======== GIVEN MATERIAL ========
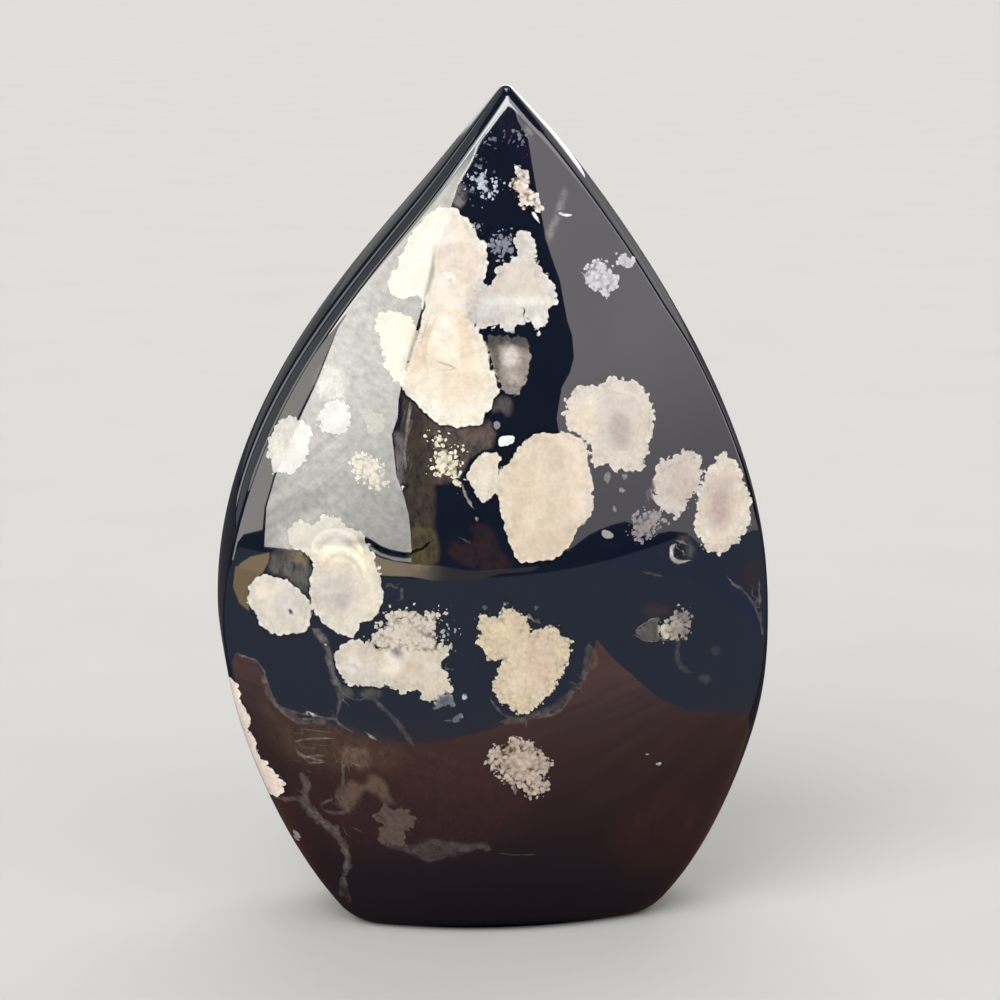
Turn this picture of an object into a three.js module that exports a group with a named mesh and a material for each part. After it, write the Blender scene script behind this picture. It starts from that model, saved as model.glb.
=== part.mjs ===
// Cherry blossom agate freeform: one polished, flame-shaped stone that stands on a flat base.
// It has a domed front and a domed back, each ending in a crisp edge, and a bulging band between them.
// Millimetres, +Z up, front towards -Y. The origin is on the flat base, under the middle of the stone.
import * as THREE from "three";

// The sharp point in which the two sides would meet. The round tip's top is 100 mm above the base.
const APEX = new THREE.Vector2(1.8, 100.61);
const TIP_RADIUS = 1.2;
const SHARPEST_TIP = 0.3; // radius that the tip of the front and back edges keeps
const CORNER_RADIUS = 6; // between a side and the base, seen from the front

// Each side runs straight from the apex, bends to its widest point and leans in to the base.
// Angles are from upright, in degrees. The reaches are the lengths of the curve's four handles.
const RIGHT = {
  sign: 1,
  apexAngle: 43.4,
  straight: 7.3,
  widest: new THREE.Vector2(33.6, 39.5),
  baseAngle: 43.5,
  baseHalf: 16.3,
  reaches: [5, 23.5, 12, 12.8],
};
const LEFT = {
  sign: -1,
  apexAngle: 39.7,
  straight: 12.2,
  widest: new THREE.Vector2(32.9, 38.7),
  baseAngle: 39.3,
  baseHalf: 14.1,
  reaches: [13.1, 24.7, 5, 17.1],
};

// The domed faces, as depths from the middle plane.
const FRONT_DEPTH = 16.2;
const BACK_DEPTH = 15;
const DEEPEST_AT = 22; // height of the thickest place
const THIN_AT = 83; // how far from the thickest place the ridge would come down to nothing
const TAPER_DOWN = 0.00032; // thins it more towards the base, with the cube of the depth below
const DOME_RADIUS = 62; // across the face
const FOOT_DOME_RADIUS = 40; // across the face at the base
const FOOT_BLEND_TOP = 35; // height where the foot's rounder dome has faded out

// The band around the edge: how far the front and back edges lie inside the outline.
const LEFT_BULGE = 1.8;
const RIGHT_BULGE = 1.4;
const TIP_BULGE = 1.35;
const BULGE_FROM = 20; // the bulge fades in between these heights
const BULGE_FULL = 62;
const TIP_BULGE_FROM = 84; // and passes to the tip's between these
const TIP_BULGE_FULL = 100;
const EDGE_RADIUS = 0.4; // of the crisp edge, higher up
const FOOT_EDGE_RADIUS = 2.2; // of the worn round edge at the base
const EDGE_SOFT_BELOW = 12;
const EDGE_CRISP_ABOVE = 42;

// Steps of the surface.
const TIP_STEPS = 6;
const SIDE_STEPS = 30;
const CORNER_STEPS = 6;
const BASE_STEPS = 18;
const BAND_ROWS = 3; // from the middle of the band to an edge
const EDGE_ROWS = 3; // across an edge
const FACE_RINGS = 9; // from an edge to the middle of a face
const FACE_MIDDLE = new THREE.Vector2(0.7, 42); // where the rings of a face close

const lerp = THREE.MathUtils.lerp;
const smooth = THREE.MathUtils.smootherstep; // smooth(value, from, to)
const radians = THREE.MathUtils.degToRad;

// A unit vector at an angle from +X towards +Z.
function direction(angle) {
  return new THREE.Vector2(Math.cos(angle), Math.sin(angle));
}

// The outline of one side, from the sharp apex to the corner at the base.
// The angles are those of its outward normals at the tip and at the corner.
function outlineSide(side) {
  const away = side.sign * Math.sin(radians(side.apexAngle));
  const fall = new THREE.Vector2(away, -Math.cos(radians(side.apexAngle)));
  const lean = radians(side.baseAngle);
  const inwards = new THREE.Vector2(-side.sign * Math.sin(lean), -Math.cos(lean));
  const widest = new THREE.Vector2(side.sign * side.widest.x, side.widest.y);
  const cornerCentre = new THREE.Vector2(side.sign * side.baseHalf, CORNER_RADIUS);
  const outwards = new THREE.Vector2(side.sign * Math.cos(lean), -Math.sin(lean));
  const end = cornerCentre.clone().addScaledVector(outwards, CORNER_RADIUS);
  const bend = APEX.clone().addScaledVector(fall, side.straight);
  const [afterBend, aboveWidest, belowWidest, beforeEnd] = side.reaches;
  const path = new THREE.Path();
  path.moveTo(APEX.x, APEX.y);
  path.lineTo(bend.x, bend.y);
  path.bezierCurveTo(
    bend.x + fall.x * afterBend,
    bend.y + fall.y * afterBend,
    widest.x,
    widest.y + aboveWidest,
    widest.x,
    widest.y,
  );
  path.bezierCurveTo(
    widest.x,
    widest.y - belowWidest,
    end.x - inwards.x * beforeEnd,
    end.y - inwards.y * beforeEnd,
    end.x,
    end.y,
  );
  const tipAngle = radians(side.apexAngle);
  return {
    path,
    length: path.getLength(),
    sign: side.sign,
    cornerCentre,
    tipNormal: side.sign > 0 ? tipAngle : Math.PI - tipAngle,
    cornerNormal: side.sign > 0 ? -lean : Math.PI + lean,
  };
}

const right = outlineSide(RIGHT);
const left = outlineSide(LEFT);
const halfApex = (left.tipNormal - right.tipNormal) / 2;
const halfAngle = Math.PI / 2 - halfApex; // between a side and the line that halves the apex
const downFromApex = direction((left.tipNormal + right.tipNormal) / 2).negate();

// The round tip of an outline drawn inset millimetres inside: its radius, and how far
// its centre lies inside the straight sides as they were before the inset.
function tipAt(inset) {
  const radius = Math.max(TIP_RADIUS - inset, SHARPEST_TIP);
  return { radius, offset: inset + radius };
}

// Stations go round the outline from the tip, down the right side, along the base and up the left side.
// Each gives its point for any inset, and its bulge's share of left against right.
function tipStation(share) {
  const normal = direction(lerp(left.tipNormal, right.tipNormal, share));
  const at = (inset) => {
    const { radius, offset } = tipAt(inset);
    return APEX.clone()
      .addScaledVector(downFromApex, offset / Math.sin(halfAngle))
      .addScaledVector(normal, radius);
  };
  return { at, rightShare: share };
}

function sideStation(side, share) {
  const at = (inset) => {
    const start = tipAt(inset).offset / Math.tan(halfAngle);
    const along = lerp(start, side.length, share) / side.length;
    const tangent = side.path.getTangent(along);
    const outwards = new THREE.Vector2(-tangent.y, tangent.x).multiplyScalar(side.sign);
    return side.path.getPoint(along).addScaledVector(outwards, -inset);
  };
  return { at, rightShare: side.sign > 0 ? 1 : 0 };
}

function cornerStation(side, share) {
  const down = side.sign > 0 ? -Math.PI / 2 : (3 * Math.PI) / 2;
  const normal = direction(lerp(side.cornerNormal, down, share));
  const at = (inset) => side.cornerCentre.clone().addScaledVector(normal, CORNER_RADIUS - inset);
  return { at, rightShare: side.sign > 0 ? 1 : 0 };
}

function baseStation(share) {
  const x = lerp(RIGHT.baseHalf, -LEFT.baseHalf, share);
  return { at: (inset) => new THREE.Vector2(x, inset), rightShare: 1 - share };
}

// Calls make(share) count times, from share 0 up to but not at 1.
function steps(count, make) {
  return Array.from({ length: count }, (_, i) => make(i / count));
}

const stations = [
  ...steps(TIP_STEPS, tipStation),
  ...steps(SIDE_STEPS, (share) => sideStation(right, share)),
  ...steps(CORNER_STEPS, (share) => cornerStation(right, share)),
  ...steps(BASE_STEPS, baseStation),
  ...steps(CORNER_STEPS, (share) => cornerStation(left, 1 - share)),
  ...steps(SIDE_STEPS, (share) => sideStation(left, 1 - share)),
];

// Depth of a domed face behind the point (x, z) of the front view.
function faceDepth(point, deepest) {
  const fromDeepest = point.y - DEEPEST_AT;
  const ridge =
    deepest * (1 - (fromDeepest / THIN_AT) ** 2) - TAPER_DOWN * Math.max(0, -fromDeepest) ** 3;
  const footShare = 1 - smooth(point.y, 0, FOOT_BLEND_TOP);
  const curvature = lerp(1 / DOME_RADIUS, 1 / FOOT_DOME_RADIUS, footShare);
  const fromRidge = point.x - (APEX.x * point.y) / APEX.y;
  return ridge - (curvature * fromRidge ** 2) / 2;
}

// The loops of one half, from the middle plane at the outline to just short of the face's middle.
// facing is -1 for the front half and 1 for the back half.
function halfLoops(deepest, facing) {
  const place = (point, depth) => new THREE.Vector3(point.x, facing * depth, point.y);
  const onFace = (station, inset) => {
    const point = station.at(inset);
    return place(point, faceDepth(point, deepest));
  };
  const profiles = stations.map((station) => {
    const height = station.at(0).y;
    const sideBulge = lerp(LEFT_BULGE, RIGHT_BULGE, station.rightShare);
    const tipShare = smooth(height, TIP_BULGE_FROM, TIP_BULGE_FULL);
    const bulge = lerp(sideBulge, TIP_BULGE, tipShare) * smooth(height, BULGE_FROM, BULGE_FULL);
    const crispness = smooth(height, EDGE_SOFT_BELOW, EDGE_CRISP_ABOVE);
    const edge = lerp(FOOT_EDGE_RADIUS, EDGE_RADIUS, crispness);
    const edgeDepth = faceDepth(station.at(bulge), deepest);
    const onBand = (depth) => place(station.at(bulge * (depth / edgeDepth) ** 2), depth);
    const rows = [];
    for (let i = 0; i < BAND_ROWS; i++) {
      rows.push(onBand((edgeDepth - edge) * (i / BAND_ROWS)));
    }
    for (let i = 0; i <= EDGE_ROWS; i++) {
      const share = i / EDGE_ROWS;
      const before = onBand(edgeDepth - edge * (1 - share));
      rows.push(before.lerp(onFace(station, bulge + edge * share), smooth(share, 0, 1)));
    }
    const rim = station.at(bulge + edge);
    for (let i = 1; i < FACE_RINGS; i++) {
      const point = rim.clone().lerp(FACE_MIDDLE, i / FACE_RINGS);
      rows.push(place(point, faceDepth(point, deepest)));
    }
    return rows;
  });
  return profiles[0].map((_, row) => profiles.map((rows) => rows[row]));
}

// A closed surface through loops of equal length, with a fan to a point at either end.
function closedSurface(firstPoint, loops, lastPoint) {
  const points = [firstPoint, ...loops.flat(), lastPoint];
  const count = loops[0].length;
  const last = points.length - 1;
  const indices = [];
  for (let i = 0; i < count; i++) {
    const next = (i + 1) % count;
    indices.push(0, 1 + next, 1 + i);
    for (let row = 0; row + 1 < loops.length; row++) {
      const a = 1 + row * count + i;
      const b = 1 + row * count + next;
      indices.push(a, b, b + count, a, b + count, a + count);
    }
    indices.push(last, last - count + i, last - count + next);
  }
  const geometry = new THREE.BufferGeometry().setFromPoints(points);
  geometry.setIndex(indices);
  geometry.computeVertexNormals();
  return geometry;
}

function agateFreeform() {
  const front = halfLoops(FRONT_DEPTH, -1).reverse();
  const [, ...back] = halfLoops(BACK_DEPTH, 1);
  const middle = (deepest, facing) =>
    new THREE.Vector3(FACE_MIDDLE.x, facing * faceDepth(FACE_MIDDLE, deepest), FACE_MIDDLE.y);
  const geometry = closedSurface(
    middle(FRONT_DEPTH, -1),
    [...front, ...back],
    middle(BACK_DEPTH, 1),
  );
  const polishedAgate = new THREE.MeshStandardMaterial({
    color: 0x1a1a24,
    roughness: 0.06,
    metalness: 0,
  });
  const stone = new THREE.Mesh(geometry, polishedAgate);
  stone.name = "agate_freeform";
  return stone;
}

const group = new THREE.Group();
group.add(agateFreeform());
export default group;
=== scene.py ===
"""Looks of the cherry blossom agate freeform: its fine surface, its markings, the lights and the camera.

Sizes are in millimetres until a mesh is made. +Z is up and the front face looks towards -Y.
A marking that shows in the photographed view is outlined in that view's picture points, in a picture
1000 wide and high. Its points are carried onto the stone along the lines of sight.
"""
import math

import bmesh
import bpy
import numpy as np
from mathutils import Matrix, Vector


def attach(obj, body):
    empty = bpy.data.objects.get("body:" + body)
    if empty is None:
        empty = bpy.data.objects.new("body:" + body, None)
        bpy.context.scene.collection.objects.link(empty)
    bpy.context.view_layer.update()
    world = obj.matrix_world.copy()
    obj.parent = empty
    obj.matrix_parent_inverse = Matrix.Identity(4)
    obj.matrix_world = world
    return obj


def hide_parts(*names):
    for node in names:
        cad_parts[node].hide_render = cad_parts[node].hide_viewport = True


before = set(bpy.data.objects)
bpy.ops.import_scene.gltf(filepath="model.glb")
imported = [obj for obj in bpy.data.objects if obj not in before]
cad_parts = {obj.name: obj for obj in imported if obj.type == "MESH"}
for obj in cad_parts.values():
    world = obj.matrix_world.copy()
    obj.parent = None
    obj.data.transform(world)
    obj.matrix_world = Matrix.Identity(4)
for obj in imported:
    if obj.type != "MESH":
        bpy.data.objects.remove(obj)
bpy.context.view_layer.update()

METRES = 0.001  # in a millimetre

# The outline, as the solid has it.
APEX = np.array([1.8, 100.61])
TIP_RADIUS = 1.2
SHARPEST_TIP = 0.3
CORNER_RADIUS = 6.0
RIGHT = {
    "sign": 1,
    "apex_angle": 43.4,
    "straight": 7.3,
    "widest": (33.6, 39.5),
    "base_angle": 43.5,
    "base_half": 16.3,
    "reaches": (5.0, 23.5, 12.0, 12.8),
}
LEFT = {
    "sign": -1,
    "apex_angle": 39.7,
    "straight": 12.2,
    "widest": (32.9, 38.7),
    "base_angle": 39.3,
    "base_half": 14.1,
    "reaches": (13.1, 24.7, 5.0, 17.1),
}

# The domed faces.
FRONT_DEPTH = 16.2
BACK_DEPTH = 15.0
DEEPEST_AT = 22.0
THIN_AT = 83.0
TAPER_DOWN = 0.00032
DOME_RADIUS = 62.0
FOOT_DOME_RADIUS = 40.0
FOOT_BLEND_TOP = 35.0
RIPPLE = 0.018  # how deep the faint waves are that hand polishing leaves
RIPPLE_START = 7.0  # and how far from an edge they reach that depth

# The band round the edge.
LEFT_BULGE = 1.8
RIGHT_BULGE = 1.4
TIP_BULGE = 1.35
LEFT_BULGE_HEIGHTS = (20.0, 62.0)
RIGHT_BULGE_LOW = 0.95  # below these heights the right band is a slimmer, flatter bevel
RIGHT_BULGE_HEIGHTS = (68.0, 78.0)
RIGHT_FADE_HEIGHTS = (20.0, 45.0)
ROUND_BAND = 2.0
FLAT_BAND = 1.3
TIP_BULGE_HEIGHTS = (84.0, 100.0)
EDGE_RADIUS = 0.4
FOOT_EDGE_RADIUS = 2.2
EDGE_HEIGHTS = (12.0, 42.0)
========
- _CHALLENGE_
Find how many of the lines above have the word "with" in them. State only that number.

- _WRITTEN RESPONSE_
3